The grid computing architecture

Grid architecture
In order to deal with so much computing power at the best cost, the grid computing architecture is the best solution. A grid is a computing architecture which allows coordinating a big number of distributed resources toward a common objective. In our case these resources are computers whose processors are used to do that calculation. These resources can be distributed, i.e. physically distant and linked by a computer network.
Task distribution on grid computing architecture
Each of these N nodes (i.e. computers) will do a small part of the calculation on its processors, allowing in giving out the result (in an ideal world) N times faster than with one single computer. We will now describe how to write the algorithm for that grid.

How to compute the VAR

In order to be able to split, to distribute the VAR calculation, the algorithm should be adapted.
The easiest way to get an approximation of the VAR of a portfolio could be by summing up the VAR of each product. The VAR of each product can be computed independently on each node. The algorithm can in that case remain unmodified. In the above schema, Compute part x corresponds to the calculation of an individual VAR. However, it will not allow speeding up the VAR calculation of our single call portfolio. And in a real life example, it would not allow us scaling up the number of samples so the precision.

Despite these flaws, lets see how we would implement it. We can use the map/reduce pattern. This pattern comes from functional programming where map m() list function applies the function m() to each element of the list, and reduce r() b list aggregates b parameter and all values of list into one single value.
Lets take a practical example.

  • The map (\x -> 2*x) [1,2,3] returns [1*2,2*2,3*2]=[2,4,6].
  • The reduce (\x y -> x+y) 0 [2,4,6] returns 0+2+4+6=12.

With such a pattern, the list can be split in N sub lists, sent to the N nodes of the grid. In that example, 1 is sent to the first node, 2 to the second, etc. The \x -> 2*x function code, sent with the values, is executed by each node: 2*1 by the first, 2*2 by the second, etc. You need to imagine that \x->2*x is replaced by a computer intensive function. Executing it in parallel will therefore divide the total required computing time. All results 2, 4, etc. are sent back to the sender node. The results are concatenated in the list [2,4,6] and the reduce (\x y -> x+y) is applied. The map function is split across nodes but not the reduce function which is executed by the sender node.

In our case, each sample generation will represent an element of the list. The map() function will, on each node, generate the sample data, compute the corresponding call price and return it. Then all call prices are sent to the reduce node. The reduce() function computes the percentile at 1% of the resulting data. Consequently it will give us the VAR at 99% of our portfolio.
First distributed algorithm

This first version works, but can still be a bit improved.

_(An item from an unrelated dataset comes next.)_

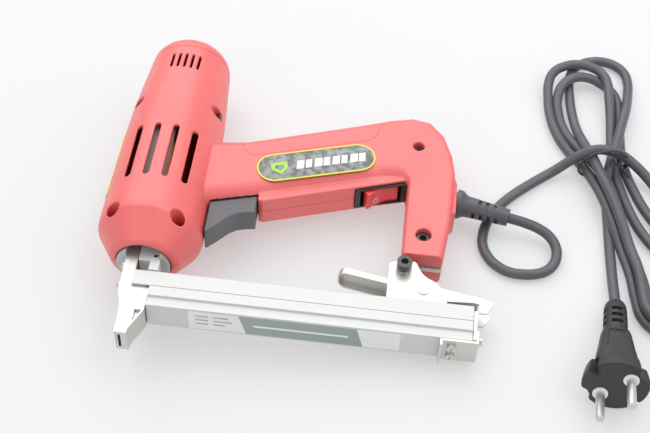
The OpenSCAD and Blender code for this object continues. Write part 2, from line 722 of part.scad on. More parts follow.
module internal_wires() {
    // Two cores from the gland to the switch and on to the board
    color("#5a4632") lay() for (z = [-2.5, 2.5]) {
        polyhedron(wire_points(z), tube_faces(len(wire_route), 6));
    }
}
wire_route = [[165.5, 122.5], [160, 126], [155, 134], [147, 145.5], [138, 150], [129, 153], [119, 154]];
function wire_points(z) = [for (i = [0:len(wire_route) - 1], j = [0:5])
    let (
        n = len(wire_route),
        t = unit(wire_route[min(i + 1, n - 1)] - wire_route[max(i - 1, 0)]), a = 60 * j
    )
    [wire_route[i][0] + 1.2 * cos(a) * t[1], wire_route[i][1] - 1.2 * cos(a) * t[0], z + 1.2 * sin(a)]];

// ---- lead, in the bench frame ----
module cord_lead() { color(black) swept(lead_route, lead_r); }
module cord_tail() { color(black) swept(tail_route, lead_r); }
module disc_at(p) { translate([p[0], p[1]]) circle(r = p[2], $fn = 32); }
module cord_hank() {
    color(black) translate([0, 0, floor_z]) linear_extrude(hank_h) {
        hull() {
            disc_at(hank_top);
            disc_at(hank_neck);
        }
        hull() {
            disc_at(hank_neck);
            disc_at(hank_foot);
        }
    }
}
module cord_tie() {
    // Twist tie over the neck of the hank, with its two twisted ends
    color(black) translate([tie_at[0], tie_at[1], floor_z]) rotate([0, 0, -18]) {
        difference() {
            box([-14, -2, 0], [14, 2, hank_h + 1]);
            box([-13, -3, -1], [13, 3, hank_h + 0.1]);
        }
        box([-1, -14, hank_h + 0.1], [1, -1.9, hank_h + 1]);
    }
}
module in_plug_frame() { translate(plug_at) rotate(plug_turn) rotate([0, 0, plug_roll]) children(); }
module plug_body() {
    profile = [
        [0, 0], [17.2, 0], [17.7, 0.8], [17.6, 2.2], [16.2, 10], [15.2, 12.2], [12.8, 12.8], [10.6, 24],
        [8.4, 35], [7, 38], [6.8, 50], [6.2, 58], [4.6, plug_l - 0.6], [lead_r, plug_l], [0, plug_l]
    ];
    color(black) in_plug_frame() difference() {
        rotate([180, 0, 0]) rotate_extrude($fn = seg) polygon(profile);
        for (s = [-1, 1]) {
            translate([s * pin_pitch / 2, 0, -9.02]) cylinder(r = pin_root_r + 0.02, h = 10, $fn = seg);
            // Side notches of the contour plug
            box([-2.6, s > 0 ? 14.2 : -20, -16], [2.6, s > 0 ? 20 : -14.2, 1]);
        }
    }
}
module plug_bushes() {
    color("white") in_plug_frame() for (s = [-1, 1]) translate([s * pin_pitch / 2, 0, 0]) difference() {
        cylinder(r = pin_d / 2 + 1.7, h = bush_h, $fn = seg);
        translate([0, 0, -1]) cylinder(r = pin_root_r + 0.02, h = bush_h + 2, $fn = seg);
    }
}
module plug_pins() {
    color(nickel) in_plug_frame() for (s = [-1, 1]) translate([s * pin_pitch / 2, 0, 0]) {
        translate([0, 0, -9]) cylinder(r = pin_root_r, h = 9 + bush_h + 0.1, $fn = seg);
        translate([0, 0, bush_h]) cylinder(r = pin_d / 2, h = pin_l - 1 - bush_h, $fn = seg);
        translate([0, 0, pin_l - 1]) cylinder(r1 = pin_d / 2, r2 = pin_d / 2 - 0.8, h = 1, $fn = seg);
    }
}

housing_upper();
housing_lower();
barrel_cap();
handle_badge();
front_badge();
housing_screws();
post_cap_screw();
foot_lug();
nose_body();
front_plate();
front_plate_screws();
nose_head_block();
set_screw();
nose_collar();
driver_blade();
plunger();
return_spring();
coil_winding();
coil_bobbin();
coil_yoke();
rear_bumper();
magazine_upper();
magazine_lower();
staple_rail();
staple_strip();
pusher();
pusher_spring();
end_plate();
end_screw();
pull_bracket();
pull_bracket_screws();
magazine_label();
latch_bracket();
latch_pin();
latch_lever();
latch_spring();
latch_cap_screw();
latch_spacers();
trigger();
trigger_spring();
micro_switch();
switch_body();
rocker();
control_board();
strain_relief();
internal_wires();
cord_lead();
cord_hank();
cord_tail();
cord_tie();
plug_body();
plug_bushes();
plug_pins();
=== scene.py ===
import json
import math

import bmesh
import bpy
from mathutils import Matrix, Vector


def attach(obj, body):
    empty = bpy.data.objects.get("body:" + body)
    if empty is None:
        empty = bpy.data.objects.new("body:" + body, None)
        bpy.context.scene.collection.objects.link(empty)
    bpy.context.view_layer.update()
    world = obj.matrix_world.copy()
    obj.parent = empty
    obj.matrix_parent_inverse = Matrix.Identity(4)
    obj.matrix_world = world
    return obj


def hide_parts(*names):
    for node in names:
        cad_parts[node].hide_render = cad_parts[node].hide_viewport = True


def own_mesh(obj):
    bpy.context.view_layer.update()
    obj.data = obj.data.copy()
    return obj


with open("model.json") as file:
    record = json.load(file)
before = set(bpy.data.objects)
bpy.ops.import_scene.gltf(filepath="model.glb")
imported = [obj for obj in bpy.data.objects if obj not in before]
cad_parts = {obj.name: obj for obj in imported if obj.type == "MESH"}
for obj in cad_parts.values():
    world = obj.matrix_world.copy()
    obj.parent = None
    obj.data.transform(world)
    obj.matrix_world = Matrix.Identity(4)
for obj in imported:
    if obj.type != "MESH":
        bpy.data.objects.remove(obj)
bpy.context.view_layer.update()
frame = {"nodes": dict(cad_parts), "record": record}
NODES = frame["nodes"]
MM = 0.001
LEAN = math.radians(5)          # the gun lies over on its barrel by this much
FLOOR_Z = -30.52 * MM           # what the gun lies on, in the frame


# ---------------------------------------------------------------- small helpers
def point(x, y, z=0.0):
    """A point of the gun's own plane, in millimetres, as metres in the frame."""
    return Vector((x * math.cos(LEAN) + z * math.sin(LEAN), y, z * math.cos(LEAN) - x * math.sin(LEAN))) * MM


def way(x, y, z=0.0):
    """A direction of the gun's own plane in the frame."""
    return (point(x, y, z) / MM).normalized()


GUN = Matrix.Rotation(LEAN, 4, "Y")     # turns the gun's own plane, in metres, into the frame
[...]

  • First, the reduce() function is not distributed, so it is better to minimize the amount of data it has to process.
  • Next, moving 100,000 prices over the network is resource consuming. In reality, network bandwidth is a scarce resource in a grid

Also we might notice that computing the percentile at 1% comes to sorting the data, and taking the highest value of the smallest 1% values. I presume that for the particular business case of this example the intermediate results can be discarded. In that case, this elimination algorithm can be distributed too.
The idea is that the 10 smallest values of a set are included in the 10 smallest values of each of its subsets. Lets imagine that I’m looking up the 4 highest value cards of a poker deck. The deck has been split by suit into 4 sets. I can look in each set for the 4 highest cards. I will get an ace, a king, a queen and a jack for each suit. Then, I can merge these 4*4=16 cards and look again up the 4 highest ones. I will get the 4 aces. That can be generalized for any subsets.

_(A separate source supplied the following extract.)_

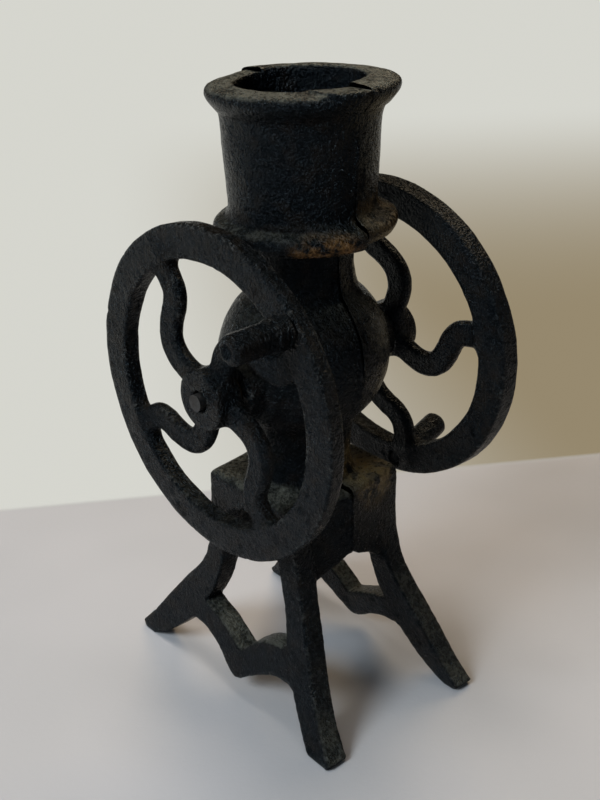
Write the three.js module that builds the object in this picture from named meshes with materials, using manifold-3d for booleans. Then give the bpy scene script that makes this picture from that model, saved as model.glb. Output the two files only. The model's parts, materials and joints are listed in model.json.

So now, lets say we are computing 100,000 samples on two nodes. The percentile at 1% corresponds to the highest value of the 1,000 lowest values. On each node 50,000 values have been computed. On each node, we can take the 1,000 lowest values and send them as results instead of the 50,000. Then the reduce() function will only merge the two lists of the 1,000 lowest values, take the 1,000 lowest ones and identify the highest value. Indeed in the worst case where generated prices are totally sorted across nodes, the node with all the lowest values will give us the 1,000 lowest ones, guaranteeing that the percentile is still transmitted. Such optimization allows dividing by 50 the data that are transmitted thru the network. The benefit goes down when the number of nodes increases. In the worst case scenario, with 100 nodes there is no more benefit: each node has computed 1% of the data. But in practice, distributing small list of samples is counter-productive as distribution overhead is higher than the parallel computing gain. As you can see, these kind of business specific optimization ca really help minimizing the required resources.

The final algorithm is summarized in the following schema:
Distributed algorithm for VAR computing

Conclusion

From a business point of view, risk estimation is becoming more and more important for financial institutions to prevent financial losses on fluctuant markets. Moreover, new regulation rules such as Basel III and Solvency II take into account the VAR in their requirements. Computing efficiently such figures is a key requirement for Information System of financial institutions. Through a very simple example, this article has shown that such calculation consists in generating sample data, doing some mathematical processing to compute a value for the portfolio for each sample data. The amount of sample data and sometimes the complexity of the processing require specific architectures to finish such calculations in a reasonable time. Grid computing is the most up-to-date architecture to solve these problems. Using map reduce pattern is one of the easiest way to write an algorithm that benefitiates of grid computing parallel capabilities. Also, business requirements understanding is a key point in optimizing the code. In this example, dropping the intermediate results allows to speed up the calculation. In another article, I will describe an implementation of that example using a grid computing middleware and will give some performance figures.